> [TASK PROMPT] In the records that follow, the lines from the one containing "for side, strip" to the one containing "# of the mat, +X", inclusive, are to be given again exactly.

> [INPUT DATA]
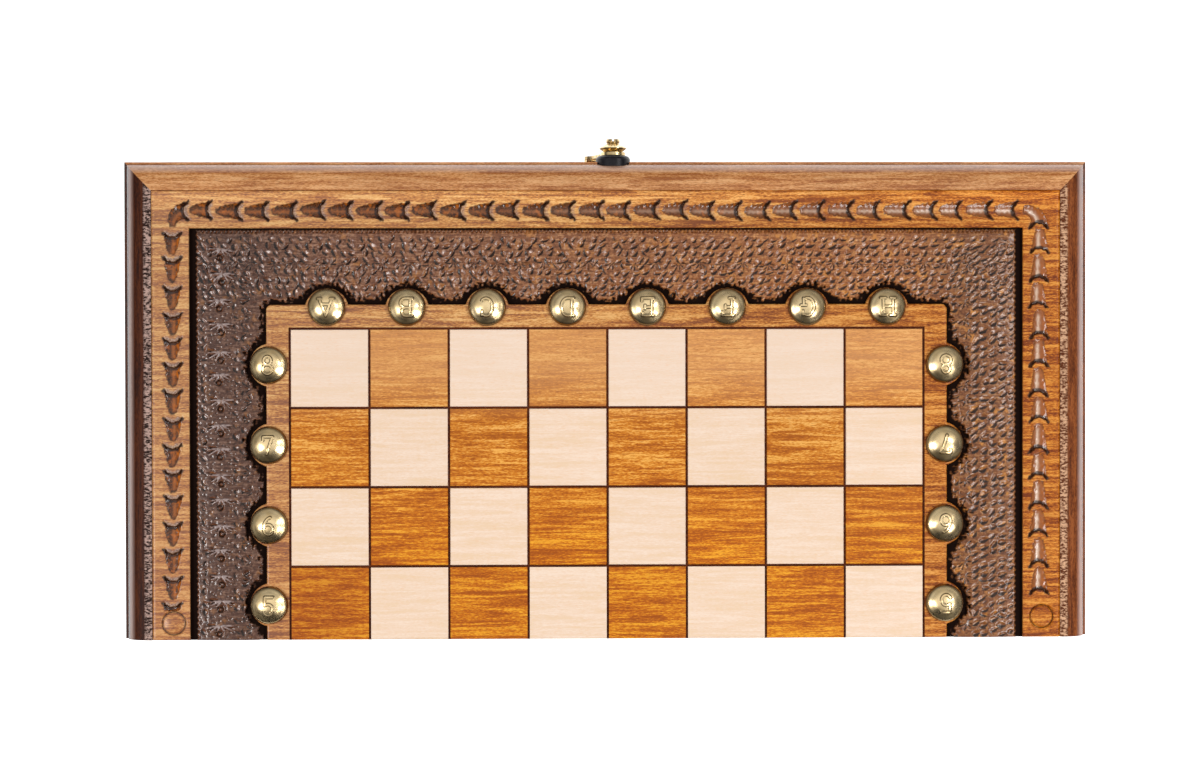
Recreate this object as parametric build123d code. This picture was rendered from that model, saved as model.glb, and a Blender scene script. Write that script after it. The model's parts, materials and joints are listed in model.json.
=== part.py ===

---

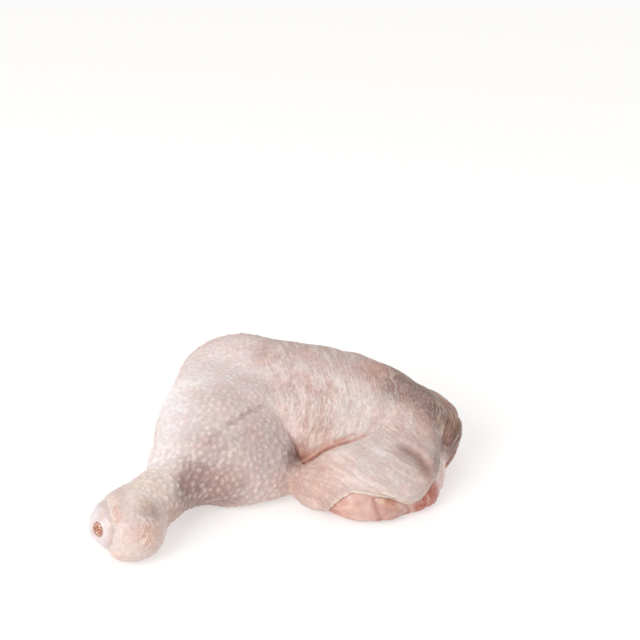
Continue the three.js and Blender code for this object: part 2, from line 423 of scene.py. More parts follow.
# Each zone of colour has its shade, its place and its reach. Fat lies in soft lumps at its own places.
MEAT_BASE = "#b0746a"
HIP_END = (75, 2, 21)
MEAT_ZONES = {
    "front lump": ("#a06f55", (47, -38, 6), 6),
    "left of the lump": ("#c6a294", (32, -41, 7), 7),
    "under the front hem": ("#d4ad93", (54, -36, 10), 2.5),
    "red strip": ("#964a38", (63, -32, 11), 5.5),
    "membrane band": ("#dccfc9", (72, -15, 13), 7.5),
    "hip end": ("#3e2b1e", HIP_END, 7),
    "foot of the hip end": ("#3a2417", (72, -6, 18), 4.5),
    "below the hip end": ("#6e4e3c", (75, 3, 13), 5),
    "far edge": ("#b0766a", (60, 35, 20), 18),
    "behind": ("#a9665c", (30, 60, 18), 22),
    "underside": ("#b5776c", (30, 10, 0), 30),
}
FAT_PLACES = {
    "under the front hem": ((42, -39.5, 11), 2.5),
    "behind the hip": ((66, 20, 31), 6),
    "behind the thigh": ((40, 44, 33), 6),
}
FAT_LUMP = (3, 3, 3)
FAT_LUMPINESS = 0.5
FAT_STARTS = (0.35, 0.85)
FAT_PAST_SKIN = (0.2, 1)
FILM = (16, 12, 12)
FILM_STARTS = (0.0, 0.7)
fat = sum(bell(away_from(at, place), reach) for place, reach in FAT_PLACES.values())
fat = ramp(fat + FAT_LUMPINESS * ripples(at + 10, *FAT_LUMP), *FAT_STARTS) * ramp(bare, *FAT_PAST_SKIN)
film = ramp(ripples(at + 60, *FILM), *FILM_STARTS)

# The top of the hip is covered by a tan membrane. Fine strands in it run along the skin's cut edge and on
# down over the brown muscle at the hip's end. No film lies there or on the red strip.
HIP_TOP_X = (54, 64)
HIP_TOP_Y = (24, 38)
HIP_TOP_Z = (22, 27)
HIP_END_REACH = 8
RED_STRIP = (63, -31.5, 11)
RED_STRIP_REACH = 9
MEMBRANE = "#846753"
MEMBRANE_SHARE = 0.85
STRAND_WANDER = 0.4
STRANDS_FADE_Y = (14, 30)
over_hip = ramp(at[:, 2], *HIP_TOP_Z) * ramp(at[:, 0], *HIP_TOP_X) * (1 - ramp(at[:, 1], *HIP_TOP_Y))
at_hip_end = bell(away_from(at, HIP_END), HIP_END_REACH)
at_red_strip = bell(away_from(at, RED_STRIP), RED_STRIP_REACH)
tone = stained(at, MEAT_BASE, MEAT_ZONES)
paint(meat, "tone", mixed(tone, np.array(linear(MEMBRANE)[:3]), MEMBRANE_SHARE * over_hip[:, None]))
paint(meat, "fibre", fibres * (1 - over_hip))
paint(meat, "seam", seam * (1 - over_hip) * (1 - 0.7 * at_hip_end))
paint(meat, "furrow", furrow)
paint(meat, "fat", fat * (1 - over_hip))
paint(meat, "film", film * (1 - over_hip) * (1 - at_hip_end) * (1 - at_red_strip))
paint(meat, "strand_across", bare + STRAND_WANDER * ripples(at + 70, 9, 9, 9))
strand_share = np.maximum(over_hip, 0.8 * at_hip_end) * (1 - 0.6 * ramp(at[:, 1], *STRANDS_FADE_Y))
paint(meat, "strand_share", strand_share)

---

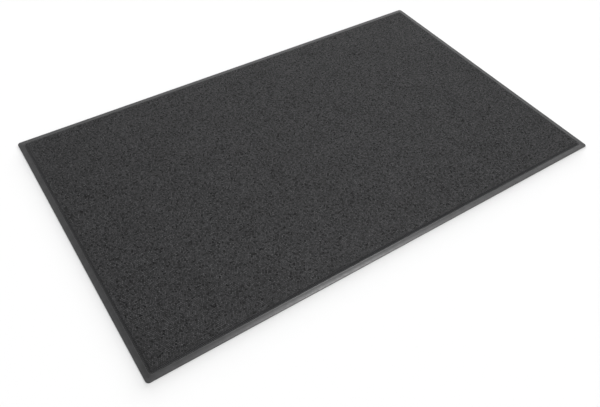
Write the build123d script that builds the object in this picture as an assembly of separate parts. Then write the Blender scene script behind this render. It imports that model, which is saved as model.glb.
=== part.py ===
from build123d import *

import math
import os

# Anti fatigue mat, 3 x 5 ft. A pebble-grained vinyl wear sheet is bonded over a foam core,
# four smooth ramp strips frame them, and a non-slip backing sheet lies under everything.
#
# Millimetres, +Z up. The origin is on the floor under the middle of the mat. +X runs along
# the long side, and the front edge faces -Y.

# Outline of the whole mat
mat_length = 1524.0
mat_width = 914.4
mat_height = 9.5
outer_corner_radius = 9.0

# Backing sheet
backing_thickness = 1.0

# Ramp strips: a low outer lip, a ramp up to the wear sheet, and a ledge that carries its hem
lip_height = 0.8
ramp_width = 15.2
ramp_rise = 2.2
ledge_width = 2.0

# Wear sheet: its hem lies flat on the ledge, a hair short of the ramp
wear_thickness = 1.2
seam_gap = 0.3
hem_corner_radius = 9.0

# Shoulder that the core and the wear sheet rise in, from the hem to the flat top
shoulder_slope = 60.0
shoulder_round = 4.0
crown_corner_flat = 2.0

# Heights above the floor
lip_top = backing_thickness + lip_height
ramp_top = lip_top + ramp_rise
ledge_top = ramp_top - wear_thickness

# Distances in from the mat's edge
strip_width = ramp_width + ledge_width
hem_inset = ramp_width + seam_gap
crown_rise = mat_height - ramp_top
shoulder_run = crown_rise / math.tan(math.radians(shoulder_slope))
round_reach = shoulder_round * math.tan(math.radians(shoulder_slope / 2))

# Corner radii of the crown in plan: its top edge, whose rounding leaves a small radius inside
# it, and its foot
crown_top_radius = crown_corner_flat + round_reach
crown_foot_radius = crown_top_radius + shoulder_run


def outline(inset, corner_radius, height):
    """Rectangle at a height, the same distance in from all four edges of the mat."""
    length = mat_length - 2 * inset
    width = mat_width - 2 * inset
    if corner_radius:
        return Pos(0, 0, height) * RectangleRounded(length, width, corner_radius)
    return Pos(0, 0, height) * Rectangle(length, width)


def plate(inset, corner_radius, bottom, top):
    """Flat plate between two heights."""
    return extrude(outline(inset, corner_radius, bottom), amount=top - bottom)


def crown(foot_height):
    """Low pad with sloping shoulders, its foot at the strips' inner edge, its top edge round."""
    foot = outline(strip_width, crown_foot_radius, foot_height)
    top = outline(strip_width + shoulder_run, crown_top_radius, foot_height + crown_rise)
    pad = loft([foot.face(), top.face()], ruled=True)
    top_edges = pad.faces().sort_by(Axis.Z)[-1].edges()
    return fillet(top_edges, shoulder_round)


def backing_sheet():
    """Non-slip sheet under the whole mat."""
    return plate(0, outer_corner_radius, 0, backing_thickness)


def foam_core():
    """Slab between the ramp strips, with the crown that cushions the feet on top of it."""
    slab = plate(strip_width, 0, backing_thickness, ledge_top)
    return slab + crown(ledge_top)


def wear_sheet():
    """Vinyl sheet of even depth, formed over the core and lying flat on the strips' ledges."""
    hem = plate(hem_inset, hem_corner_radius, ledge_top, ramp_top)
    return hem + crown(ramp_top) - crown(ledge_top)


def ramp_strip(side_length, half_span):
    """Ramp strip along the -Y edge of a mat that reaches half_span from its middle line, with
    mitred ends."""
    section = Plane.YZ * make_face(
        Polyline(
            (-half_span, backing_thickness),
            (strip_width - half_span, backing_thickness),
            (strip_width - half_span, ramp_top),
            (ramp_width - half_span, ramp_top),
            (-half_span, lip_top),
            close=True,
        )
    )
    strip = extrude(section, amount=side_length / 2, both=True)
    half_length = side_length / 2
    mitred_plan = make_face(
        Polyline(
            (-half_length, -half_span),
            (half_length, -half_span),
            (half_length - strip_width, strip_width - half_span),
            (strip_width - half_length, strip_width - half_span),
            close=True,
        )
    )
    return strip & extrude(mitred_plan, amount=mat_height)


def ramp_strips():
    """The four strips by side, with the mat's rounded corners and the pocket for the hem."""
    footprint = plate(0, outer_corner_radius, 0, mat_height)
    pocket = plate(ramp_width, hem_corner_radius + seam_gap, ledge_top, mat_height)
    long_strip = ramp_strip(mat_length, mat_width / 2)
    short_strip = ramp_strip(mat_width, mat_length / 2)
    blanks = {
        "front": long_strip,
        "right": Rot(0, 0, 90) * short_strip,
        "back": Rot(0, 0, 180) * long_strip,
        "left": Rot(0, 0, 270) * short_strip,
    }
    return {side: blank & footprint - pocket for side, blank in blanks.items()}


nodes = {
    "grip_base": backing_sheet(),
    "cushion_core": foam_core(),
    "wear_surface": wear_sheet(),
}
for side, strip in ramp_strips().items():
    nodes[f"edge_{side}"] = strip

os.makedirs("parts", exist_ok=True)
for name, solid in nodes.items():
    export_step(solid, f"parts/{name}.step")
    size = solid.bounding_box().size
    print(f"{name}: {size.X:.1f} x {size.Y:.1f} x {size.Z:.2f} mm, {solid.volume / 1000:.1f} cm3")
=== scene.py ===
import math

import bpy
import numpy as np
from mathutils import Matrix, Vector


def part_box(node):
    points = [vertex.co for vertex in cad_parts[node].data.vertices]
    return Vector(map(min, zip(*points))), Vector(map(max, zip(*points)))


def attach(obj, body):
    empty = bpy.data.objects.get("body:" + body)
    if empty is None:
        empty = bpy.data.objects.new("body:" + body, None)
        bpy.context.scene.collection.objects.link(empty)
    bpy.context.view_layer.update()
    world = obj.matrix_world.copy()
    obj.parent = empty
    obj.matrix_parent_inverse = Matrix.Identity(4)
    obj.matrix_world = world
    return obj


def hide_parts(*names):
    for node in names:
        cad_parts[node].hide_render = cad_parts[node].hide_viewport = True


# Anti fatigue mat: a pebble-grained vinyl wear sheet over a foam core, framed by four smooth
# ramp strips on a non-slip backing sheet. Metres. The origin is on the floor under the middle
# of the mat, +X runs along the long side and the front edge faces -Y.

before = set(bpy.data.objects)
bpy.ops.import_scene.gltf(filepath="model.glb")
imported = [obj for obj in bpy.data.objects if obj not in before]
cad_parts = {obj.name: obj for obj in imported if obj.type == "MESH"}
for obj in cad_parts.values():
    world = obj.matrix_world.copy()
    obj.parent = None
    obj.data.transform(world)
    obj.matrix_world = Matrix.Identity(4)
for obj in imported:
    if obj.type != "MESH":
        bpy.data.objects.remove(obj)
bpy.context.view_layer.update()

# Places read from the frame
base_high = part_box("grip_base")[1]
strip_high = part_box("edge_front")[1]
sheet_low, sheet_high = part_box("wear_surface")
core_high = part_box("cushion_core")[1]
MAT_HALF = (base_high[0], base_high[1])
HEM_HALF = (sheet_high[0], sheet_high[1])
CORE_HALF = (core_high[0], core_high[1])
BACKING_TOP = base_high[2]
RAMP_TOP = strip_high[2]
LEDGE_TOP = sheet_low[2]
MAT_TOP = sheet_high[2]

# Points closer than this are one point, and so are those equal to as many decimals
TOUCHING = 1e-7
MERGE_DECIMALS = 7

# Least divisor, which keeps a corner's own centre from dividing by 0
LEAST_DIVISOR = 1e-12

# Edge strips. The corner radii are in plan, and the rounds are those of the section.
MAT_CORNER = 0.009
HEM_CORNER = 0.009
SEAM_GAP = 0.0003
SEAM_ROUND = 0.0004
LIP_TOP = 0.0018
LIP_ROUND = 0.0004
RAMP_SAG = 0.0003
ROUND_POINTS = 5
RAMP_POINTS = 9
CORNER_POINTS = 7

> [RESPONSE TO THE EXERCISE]
for side, strip in ramp_strips().items():
    nodes[f"edge_{side}"] = strip

os.makedirs("parts", exist_ok=True)
for name, solid in nodes.items():
    export_step(solid, f"parts/{name}.step")
    size = solid.bounding_box().size
    print(f"{name}: {size.X:.1f} x {size.Y:.1f} x {size.Z:.2f} mm, {solid.volume / 1000:.1f} cm3")
=== scene.py ===
import math

import bpy
import numpy as np
from mathutils import Matrix, Vector


def part_box(node):
    points = [vertex.co for vertex in cad_parts[node].data.vertices]
    return Vector(map(min, zip(*points))), Vector(map(max, zip(*points)))


def attach(obj, body):
    empty = bpy.data.objects.get("body:" + body)
    if empty is None:
        empty = bpy.data.objects.new("body:" + body, None)
        bpy.context.scene.collection.objects.link(empty)
    bpy.context.view_layer.update()
    world = obj.matrix_world.copy()
    obj.parent = empty
    obj.matrix_parent_inverse = Matrix.Identity(4)
    obj.matrix_world = world
    return obj


def hide_parts(*names):
    for node in names:
        cad_parts[node].hide_render = cad_parts[node].hide_viewport = True


# Anti fatigue mat: a pebble-grained vinyl wear sheet over a foam core, framed by four smooth
# ramp strips on a non-slip backing sheet. Metres. The origin is on the floor under the middle
# of the mat, +X runs along the long side and the front edge faces -Y.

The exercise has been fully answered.